= Robinson Independent School District =

School district in Texas

Robinson Independent School District is a public school district based in Robinson, Texas (USA).

In addition to Robinson, the district serves part of Golinda and extends into a small portion of Falls County.

In 2010, the school district was rated "academically acceptable" by the Texas Education Agency.

==Schools==
- Robinson High (Grades 9–12)
- Robinson Junior High (Grades 7–8)
- Robinson Intermediate (Grades 4–6)
- Robinson Elementary (Grades 2–3)
- Robinson Primary (Grades PK-1)

==Extracurricular activities==
- The Robinson High School Marching Band, nicknamed "The Pride of the Blue", has won five state marching championships (1982, 1984, 1994, 1996, 2000) and has made 25 appearances at the state marching contest.
- The high school girls' softball team won the UIL 3A state championship in 2000.
- The UIL Academic teams send students to state almost every year, usually in the areas of science, social studies, literary criticism, and current events.
- Students also have won individual UIL 3A state titles in track, cross country, and power lifting.
- The girls' basketball team has won the state championship twice - in 1970 as a 2A school, and in 2009 in the 3A division.
- In 2006, the Robinson Rockets football team made it to their first state championship game, losing to Liberty-Eylau 35–34.
- In 2010, the Robinson Rockets softball team went to the state tournament, losing in the state semi-finals.

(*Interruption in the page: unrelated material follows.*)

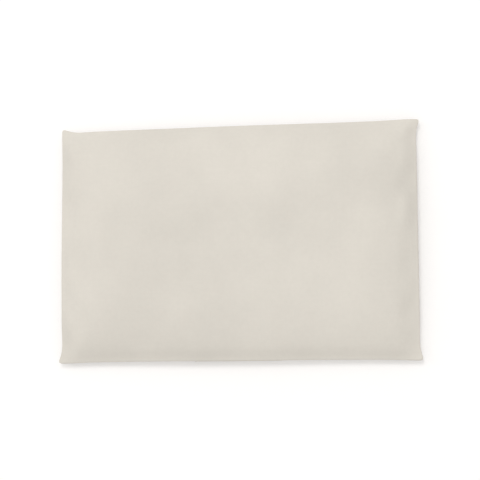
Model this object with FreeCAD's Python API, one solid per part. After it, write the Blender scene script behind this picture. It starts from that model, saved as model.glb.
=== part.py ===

==Additional information==
- Robinson Independent School District is classified as 4A by the (UIL) University Interscholastic League.

==Trivia==
- Sixth grade used to be held at the Rosenthal-Robinson Sixth Grade Center until 1999. The building had been in use as a school house since the 1920s.
- Robinson I.S.D. encompasses many small rural towns, including Golinda, Levi, Rosenthal, Asa, Downsville, and Mooreville.
- Jason Tucker, who played football for the Cincinnati Bengals and Dallas Cowboys, attended Robinson for Junior High and High School, graduating in 1994.